Find each line holding the word "parts" and give the total alone.
** Begin Records **
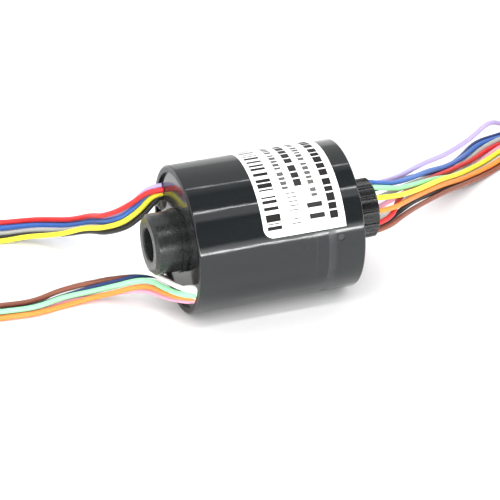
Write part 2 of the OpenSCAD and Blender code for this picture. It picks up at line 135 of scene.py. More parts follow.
# ---------------------------------------------------------------- finishes
class Tree:
    """A material's node tree, with short calls for the nodes that are used often."""

    def __init__(self, name: str) -> None:
        """Makes an empty material.

        Args:
            name: The material's name.
        """
        self.material = bpy.data.materials.new(name)
        self.material.use_nodes = True
        self.nodes = self.material.node_tree.nodes
        self.links = self.material.node_tree.links
        self.shader = self.nodes["Principled BSDF"]
        self.place = self.nodes.new("ShaderNodeTexCoord").outputs["Object"]

    def set(self, **values: float) -> None:
        """Sets uniform numbers on the shader, with underscores for the spaces in their names."""
        for key, value in values.items():
            self.shader.inputs[key.replace("_", " ")].default_value = value

    def feed(self, name: str, value: Socket) -> None:
        """Links a value to one of the shader's inputs."""
        self.links.new(value, self.shader.inputs[name])

    def noise(self, scale: float, detail: float = 2.0, stretch: Point = (1.0, 1.0, 1.0)) -> Socket:
        """Makes a noise in object space.

        Args:
            scale: Cycles per metre.
            detail: Octaves of finer noise.
            stretch: The scale's factor along each axis.

        Returns:
            The noise, 0 to 1.
        """
        mapping = self.nodes.new("ShaderNodeMapping")
        mapping.inputs["Scale"].default_value = stretch
        self.links.new(self.place, mapping.inputs["Vector"])
        node = self.nodes.new("ShaderNodeTexNoise")
        node.inputs["Scale"].default_value = scale
        node.inputs["Detail"].default_value = detail
        self.links.new(mapping.outputs["Vector"], node.inputs["Vector"])
        return node.outputs["Fac"]

    def ramp(self, value: Socket, stops: Sequence[tuple[float, Rgba]]) -> Socket:
        """Maps a value to a colour.

        Args:
            value: The value, 0 to 1.
            stops: Positions in rising order, each with its colour.

        Returns:
            The colour.
        """
        node = self.nodes.new("ShaderNodeValToRGB")
        elements = node.color_ramp.elements
        elements[0].position, elements[0].color = stops[0]
        elements[1].position, elements[1].color = stops[-1]
        for position, colour in stops[1:-1]:
            elements.new(position).color = colour
        self.links.new(value, node.inputs["Fac"])
        return node.outputs["Color"]

    def tones(self, value: Socket, rgb: Rgb, depth: float) -> Socket:
        """Varies a display colour by a share of depth to the dark and the light side."""
        return self.ramp(value, [(DARK_AT, to_linear(rgb, 1 - depth)), (LIGHT_AT, to_linear(rgb, 1 + depth))])

    def spread(self, value: Socket, low: float, high: float) -> Socket:
        """Maps 0 to 1 onto another span.

        Args:
            value: The value, 0 to 1.
            low: The result at 0.
            high: The result at 1.

        Returns:
            The mapped value.
        """
        node = self.nodes.new("ShaderNodeMapRange")
        node.inputs["To Min"].default_value = low
        node.inputs["To Max"].default_value = high
        self.links.new(value, node.inputs["Value"])
        return node.outputs["Result"]

    def swing(self, value: Socket, middle: float, share: float) -> Socket:
        """Maps 0 to 1 onto a number that swings by a share of itself to each side, up to 1."""
        return self.spread(value, middle * (1 - share), min(1.0, middle * (1 + share)))

    def along(self, low: float, high: float) -> Socket:
        """Measures the place along the X axis.

        Args:
            low: Where the result is 0.
            high: Where the result is 1.

        Returns:
            The place, 0 to 1.
        """
        parts = self.nodes.new("ShaderNodeSeparateXYZ")
        self.links.new(self.place, parts.inputs["Vector"])
        node = self.nodes.new("ShaderNodeMapRange")
        node.inputs["From Min"].default_value = low * MM
        node.inputs["From Max"].default_value = high * MM
        self.links.new(parts.outputs["X"], node.inputs["Value"])
        return node.outputs["Result"]

    def mix(self, share: Socket, first: Socket, second: Rgba) -> Socket:
        """Mixes a colour with a fixed second colour.

        Args:
            share: The second colour's share, 0 to 1.
            first: The first colour.
            second: The second colour.

        Returns:
            The mixed colour.
        """
        node = self.nodes.new("ShaderNodeMix")
        node.data_type = "RGBA"
        self.links.new(share, node.inputs["Factor"])
        self.links.new(first, node.inputs["A"])
        node.inputs["B"].default_value = second
        return node.outputs["Result"]

    def add(self, first: Socket, second: Socket) -> Socket:
        """Adds two values.

        Args:
            first: The first value.
            second: The second value.

        Returns:
            The sum.
        """
        node = self.nodes.new("ShaderNodeMath")
        self.links.new(first, node.inputs[0])
        self.links.new(second, node.inputs[1])
        return node.outputs["Value"]

    def bump(self, value: Socket, strength: float, depth: float) -> None:
        """Gives the shader a relief.

        Args:
            value: The height, 0 to 1.
            strength: How much of the relief shows, 0 to 1.
            depth: The relief's depth.
        """
        node = self.nodes.new("ShaderNodeBump")
        node.inputs["Strength"].default_value = strength
        node.inputs["Distance"].default_value = depth * MM
        self.links.new(value, node.inputs["Height"])
        self.links.new(node.outputs["Normal"], self.shader.inputs["Normal"])


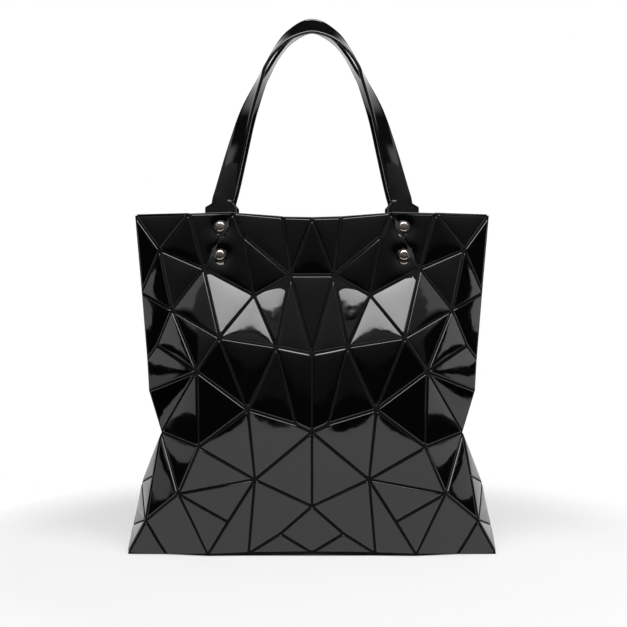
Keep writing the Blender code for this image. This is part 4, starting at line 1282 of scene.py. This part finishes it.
** End Records **
#### [Expected answer]
4